Wherefore those priests and bishops with whom the Church is crowded at the present day, unless they work out their salvation on another plan—that is, unless they acknowledge themselves to be neither priests nor bishops, and repent of bearing the name of an office the work of which they either do not know, or cannot fulfil, and thus deplore with prayers and tears the miserable fate of their hypocrisy—are verily the people of eternal perdition, concerning whom the saying will be fulfilled: “My people are gone into captivity, because they have no knowledge; and their honourable men are famished, and their multitude dried up with thirst. Therefore hell hath enlarged herself, and opened her mouth without measure; and their glory, and their multitude, and their pomp, and he that rejoiceth, shall descend into it.” (Isaiah v. 13, 14.) O word of dread for our age, in which Christians are swallowed up in such an abyss of evil!
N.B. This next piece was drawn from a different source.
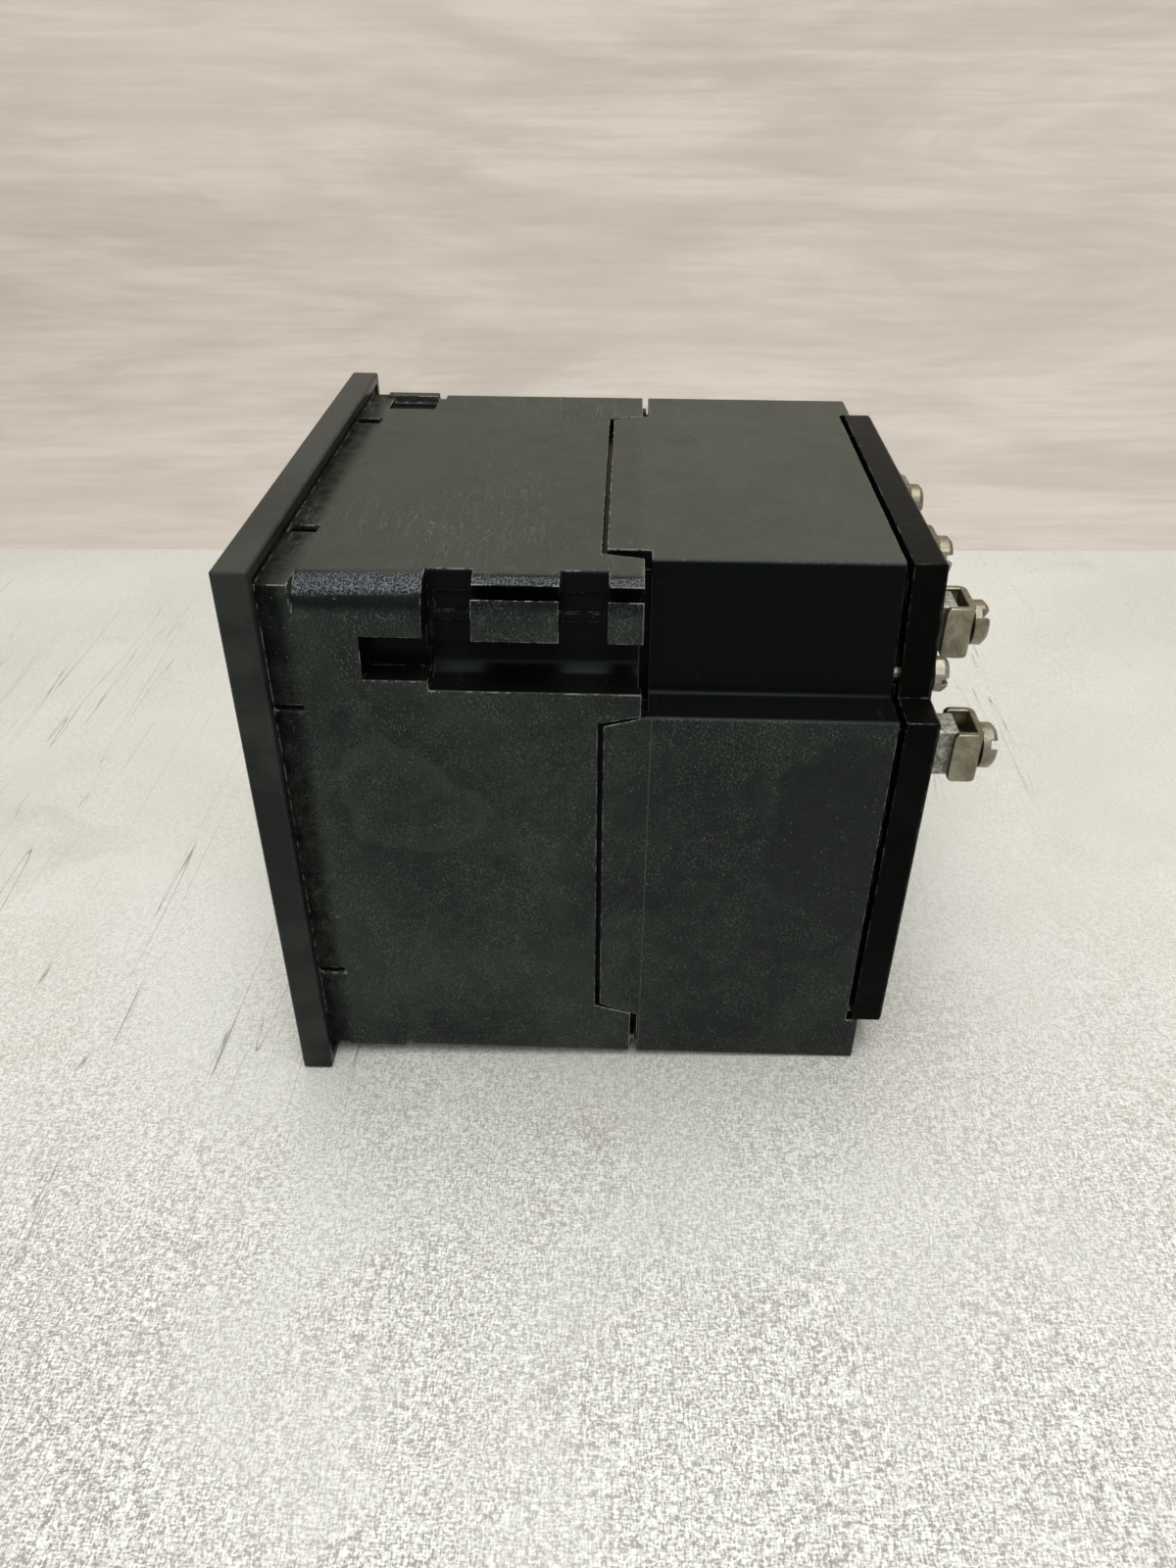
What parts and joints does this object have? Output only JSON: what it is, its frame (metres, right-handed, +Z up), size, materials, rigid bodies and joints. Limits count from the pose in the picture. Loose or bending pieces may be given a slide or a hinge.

As far then as we are taught from the Scriptures, since what we call the priesthood is a ministry, I do not see at all for what reason a man who has once been made priest cannot become a layman again, since he differs in no wise from a layman, except by his ministerial office. But it is so far from impossible for a man to be set aside from the ministry, that even now this punishment is constantly inflicted on offending priests, who are either suspended for a time, or deprived for ever of their office. For that fiction of an indelible character has long ago become an object of derision. I grant that the Pope may impress this character, though Christ knows nothing of it, and for this very reason the priest thus consecrated is the lifelong servant and bondsman, not of Christ, but of the Pope, as it is at this day. But, unless I deceive myself, if at some future time this sacrament and figment fall to the ground, the Papacy itself will scarcely hold its ground, and we shall recover that joyful liberty in which we shall understand that we are all equal in every right, and shall shake off the yoke of tyranny and know that he who is a Christian has Christ, and he who has Christ has all things that are Christ’s, and can do all things—on which I will write more fully and more vigorously when I find that what I have here said displeases my friends the papists.